Kisten voller Palmen

Dann aber kam Yvo Albracim auf die Idee, junge Pflanzen zu importieren. Noch heute erinnern sich manche Bewohner der Insel an jenen Morgen im Frühling 1977, als sich auf der Hafenmole von Santa Lemusa die Kisten mit den aus grossen Tontöpfen ragenden Jungpalmen reihten, die Yvo Albracim wiederum in den Zuchtgärten von Elche ausgesucht hatte. Palmen nach Santa Lemusa zu bringen – das schien den meisten Leuten doch eine ziemlich absurde Idee. Und bald kursierten die ersten Witze über Yvo Albracim und seine Palmen – über den «Spanier, der das Meer salzen will», wie ihn viele damals nannten.

Als Albracim in seinem Garten Wassergräben ausheben liess, lachten die meisten bloss.


Die Leute lachten noch mehr, als Albracim seine Palmen auf einem grossen Stück eher trockenen Landes, das er am Fuss des Déboulé erworben hatte, in langen Reihen in den Boden setzte. Auch als der Spanier Gräben ausheben liess und Wasser vom Berg in seinen Garten brachte, schüttelten die meisten bloss belustigt den Kopf. Und selbst als es dann vier Jahre später plötzlich in einigen Geschäften der Insel tatsächlich Datteln zu kaufen gab, lachten die Leute weiter. Die schalkhaften Mäuler verstummten erst, als sie diese seltsamen, leicht angetrockneten, braunen Früchte kosteten, als sie ihre Süsse auf der Zunge spürten, als ihnen der butterwürzige Geschmack in die Gaumenknospen stieg. Und als die Bewohner der Insel dann auch noch herausfanden, wie vielfältig sich die Dattel in der Küche verwenden liess, mutierte der Spanier in den Augen der Gourmands vom naiven Träumer zum unbeirrbaren Helden. Heute sind die Datteln von Albracim aus dem kulinarischen Alltag der Insel nicht mehr wegzudenken. Die kleinen Schachteln mit den süssen Früchten finden sich das ganze Jahr hindurch in jedem Geschäft – und während der Saison werden die Datteln auch gerne frisch als knackiger Snack verzehrt.

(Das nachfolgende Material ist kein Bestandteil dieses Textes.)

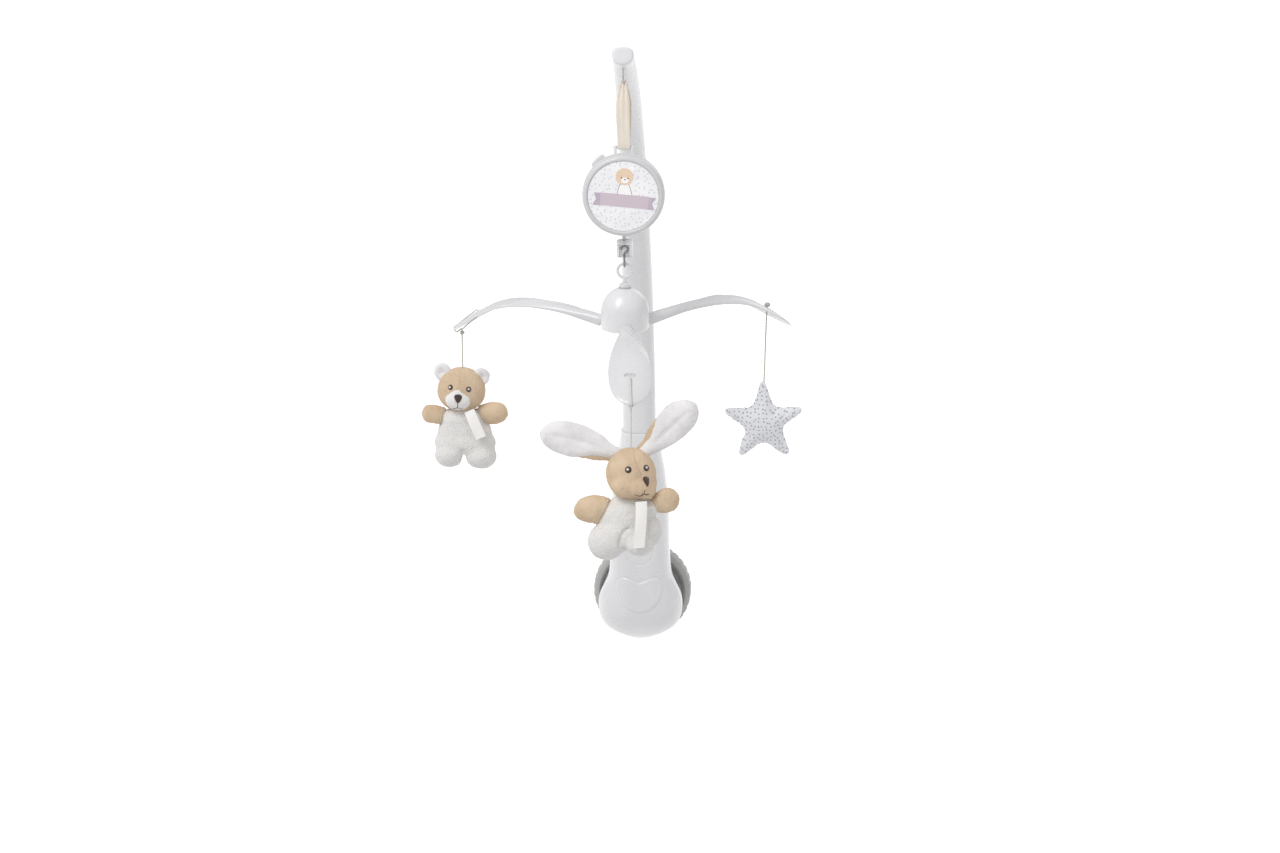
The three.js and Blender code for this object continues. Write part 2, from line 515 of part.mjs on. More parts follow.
// ---------------------------------------------------------------- strings and toys
const BEAR = armAt(2, HANG_R, 0, 0);
const STAR = armAt(1, STAR_HANG_R, 0, 0);
const BUNNY = armAt(0, HANG_R, 0, 0);
const BEAR_HEAD = 260.7;
const STAR_TIP = 244.6;
const BUNNY_HEAD = 256.2;
const KNOT_Z = 293.4;
const string = (name, at, top, bottom) => {
  const g = rod(V(at.x, at.y, bottom + GAP), V(at.x, at.y, top), STRING_R, 8);
  add(name, g, THREAD);
};
// loops round the tips of two arms, through their slots
[[2, 'bear'], [0, 'bunny']].forEach(([k, name]) => {
  const up = (r, lift) => armAt(k, r, 0, armTop(r) + lift);
  const under = (r, drop) => armAt(k, r, 0, armTop(r) - table(THICK, r) - drop);
  const pts = [armAt(k, HANG_R - 0.9, 0, KNOT_Z + 4.5), under(163, 3.4), under(SLOT_R + 0.4, 2), up(SLOT_R + 0.2, 1.6), up(161, 2), up(169, 1.7),
    up(176, 1.7), armAt(k, 180, 0, armTop(178) - 0.6), armAt(k, 177.4, 0, armTop(178) - 4.4), armAt(k, HANG_R + 0.9, 0, KNOT_Z + 4.5)];
  add(`loop_${name}`, wire(pts, STRING_R, 26, 5), THREAD);
  const c = armAt(k, HANG_R, 0, KNOT_Z);
  add(`knot_${name}`, ball(c, 2.3, 2.3, 2.1, 8, 6), THREAD);
});
{
  // the star's string ends in a toggle bead over its slot
  const z = armTop(STAR_HANG_R) + 2.9;
  add('knot_star', ball(V(STAR.x, STAR.y, z), 2.9, 2.9, 2.1, 8, 6), THREAD);
  string('string_star', STAR, z - 2.1 - GAP, STAR_TIP);
}
string('string_bear', BEAR, KNOT_Z - 2.1 - GAP, BEAR_HEAD);
string('string_bunny', BUNNY, KNOT_Z - 2.1 - GAP, BUNNY_HEAD);

{
  const { x, y } = BEAR;
  const lean = (g, px = x, pz = 238) => {
    g.translate(-px, 0, -pz);
    g.rotateY(3.5 * Math.PI / 180);
    g.translate(px, 0, pz);
    return g;
  };
  const head = join(
    ball(V(x - 1.6, y, 239), 22.4, 16, 21.4, 14, 10),
    ball(V(x - 19, y + 1, 256.2), 8.2, 5, 8.2, 10, 8),
    ball(V(x + 19, y + 1, 257), 7.8, 5, 7.8, 14, 10),
    ball(V(x - 2.4, y - 12.5, 231), 11.5, 7, 9.4, 10, 7),
  );
  add('bear_head', head, BEIGE);
  const body = join(
    ball(V(x - 0.5, y, 190), 23.5, 14, 28, 14, 10),
    ball(V(x - 13.5, y - 4, 174.5), 13, 12.5, 10.5, 10, 8),
    ball(V(x + 13.5, y - 4, 172.5), 14, 12.5, 10.5, 10, 8),
    ball(V(x - 23.5, y - 1.5, 210), 16.5, 8.2, 8.8, 10, 7),
    ball(V(x + 24.5, y - 1.5, 210), 17, 8.2, 9, 10, 7),
  );
  const neck = ball(V(x - 1.6, y, 239), 23, 16.6, 22, 14, 10);
  const muzzle = ball(V(x - 2.4, y - 12.5, 231), 12.1, 7.6, 10, 10, 7);
  add('bear_body', cut(body, neck, muzzle), PLUSH);
  add('bear_tag', box(x + 3.5, x + 21.5, y - 18.2, y - 17.4, 190, 214.4), TAG);
}
{
  const { x, y } = STAR;
  // five plump points, 72 degrees apart
  const cz = 207;
  const R = 37.4;
  const r = 21.4;
  const outline = (a) => {
    const n = Math.PI / 5;
    const m = ((a % (2 * n)) + 2 * n) % (2 * n);
    const u = m > n ? 2 * n - m : m; // 0 at a point, n in a hollow
    return (R * r * Math.sin(n)) / (r * Math.sin(n - u) + R * Math.sin(u));
  };
  const star = loft(30, range(0, 1, 7), (a, t) => {
    const e = Math.sin(Math.PI * lerp(0.06, 0.94, t)) ** 0.55;
    const edge = outline(a) * e;
    const half = 13;
    return V(x - 1.5 + edge * Math.sin(a), y + half * power(Math.cos(Math.PI * t), 1.1), cz + edge * Math.cos(a));
  }, (t) => V(x - 1.5, y + 13 * power(Math.cos(Math.PI * t), 1.1), cz));
  add('star_cushion', star, STARCLOTH);
}
{
  const { x, y } = BUNNY;
  // a share of the ear's half-width, from its root to its round end
  const EAR = [[0, 0.42], [0.14, 0.55], [0.3, 0.78], [0.5, 0.98], [0.66, 1], [0.8, 0.93], [0.92, 0.64], [1, 0.16]];
  const ear = (bx, bz, tx, tz, w) => {
    // a flat paddle, narrow at the head
    const a = V(bx, 0, bz);
    const d = V(tx - bx, 0, tz - bz);
    const L = d.length();
    d.normalize();
    const n = V(-d.z, 0, d.x);
    return loft(8, range(0, 1, 7), (ang, t) => {
      const h = w * spline(EAR, t);
      const q = a.clone().addScaledVector(d, L * t).addScaledVector(n, h * Math.cos(ang));
      return V(q.x, y + 3 + 4.6 * power(Math.sin(ang), 0.9) * (t > 0.999 ? 0.5 : 1), q.z);
    }, (t) => {
      const q = a.clone().addScaledVector(d, L * t);
      return V(q.x, y + 3, q.z);
    });
  };
  const hx = x - 0.4;
  const head = join(
    ball(V(hx, y, 232), 22.6, 18, 24, 14, 10),
    ear(x - 12, 246, x - 79.2, 268.6, 15),
    ear(x + 10, 247, x + 58.4, 288.6, 14.6),
    ball(V(hx + 8, y - 14, 223.5), 11.5, 7.5, 9.5, 10, 7),
  );
  add('bunny_head', head, BEIGE);
  const body = join(
    ball(V(x - 5, y, 183), 24, 15, 27, 14, 10),
    ball(V(x - 24, y - 5, 165), 15, 14.5, 15, 10, 8),
    ball(V(x + 12, y - 5, 168.5), 16.4, 14.5, 12.6, 10, 8),
    ball(V(x - 32, y - 2, 197), 19, 9, 10.6, 10, 7),
    ball(V(x + 23, y - 2, 202.5), 20.5, 9, 10, 10, 7),
  );
  const neck = ball(V(hx, y, 232), 23.2, 18.6, 24.6, 14, 10);
  const muzzle = ball(V(hx + 8, y - 14, 223.5), 12.1, 8.1, 10.1, 10, 7);
  add('bunny_body', cut(body, neck, muzzle), PLUSH);
  add('bunny_tag', box(x + 4.5, x + 14, y - 22.4, y - 21.6, 168, 208), TAG);
}

export default group;
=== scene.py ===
# Looks of the crib mobile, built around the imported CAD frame. Blender 4.5.
# Lengths in this file are millimetres in the row frame unless a name says otherwise; MM turns them into metres.
import bpy
import math
import numpy as np
from mathutils import Matrix, Vector, noise


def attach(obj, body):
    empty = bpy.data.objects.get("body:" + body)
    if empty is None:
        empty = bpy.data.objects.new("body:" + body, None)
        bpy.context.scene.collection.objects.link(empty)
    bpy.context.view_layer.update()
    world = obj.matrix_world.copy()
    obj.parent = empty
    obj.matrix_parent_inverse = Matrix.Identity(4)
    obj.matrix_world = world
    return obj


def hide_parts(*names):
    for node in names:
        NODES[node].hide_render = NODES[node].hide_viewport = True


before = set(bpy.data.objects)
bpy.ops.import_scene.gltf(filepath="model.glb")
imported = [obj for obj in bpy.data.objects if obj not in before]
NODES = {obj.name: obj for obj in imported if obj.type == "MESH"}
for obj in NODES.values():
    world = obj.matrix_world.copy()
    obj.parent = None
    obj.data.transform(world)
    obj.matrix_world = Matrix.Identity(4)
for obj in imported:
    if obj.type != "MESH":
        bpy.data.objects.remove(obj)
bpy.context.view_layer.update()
SCENE = bpy.context.scene
COLLECTION = SCENE.collection
MM = 0.001
TAU = 2 * math.pi

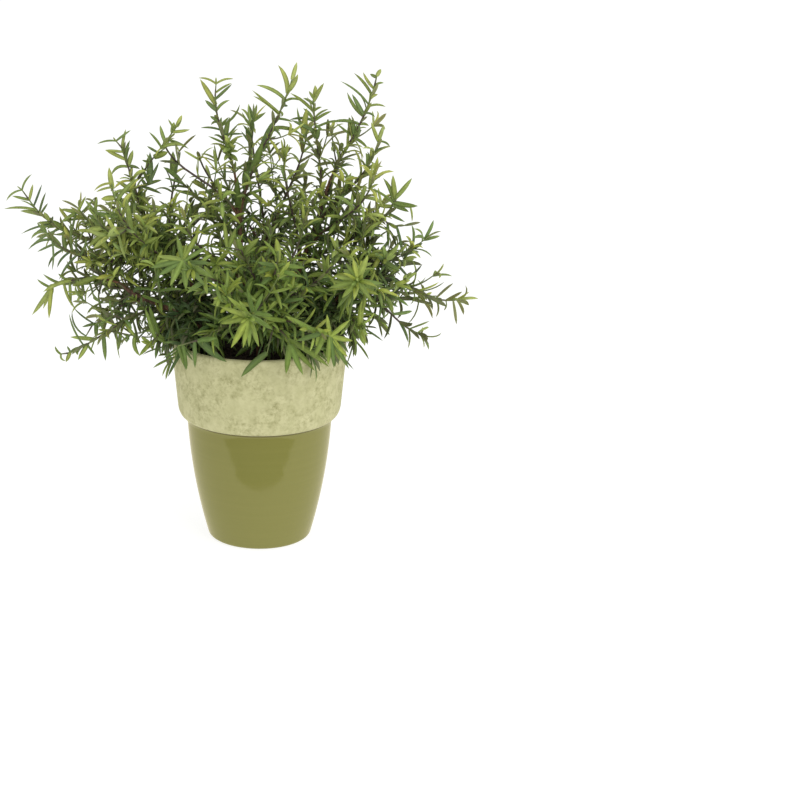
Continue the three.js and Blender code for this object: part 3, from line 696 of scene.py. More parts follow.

Die Rückseite von Albracims Laster ziert eine Insel mit Palmen und blauer Riesendattel.


Wenn Yvo Albracim mit seinem kleinen Lieferwagen durch die Strassen der Insel kurvt, dann lächeln die Leute allerdings auch heute noch – doch sie lächeln aus einem anderen Grund, läuft ihnen beim Gedanken an die süssen Datteln doch das Wasser im Mund zusammen. Auf die Rückseite seines kleinen Lastwagens übrigens hat Yvo Albracim über einem braunen Streifen Landes ein Stück See und darin eine grüne Insel malen lassen, deren Umrisse wie eine Mischung aus der iberischen Halbinsel und Santa Lemusa anmuten. In der Mitte dieser Insel thront, einem riesigen Felsen, Menhir oder Edelstein gleich, eine einzige bläuliche Dattel.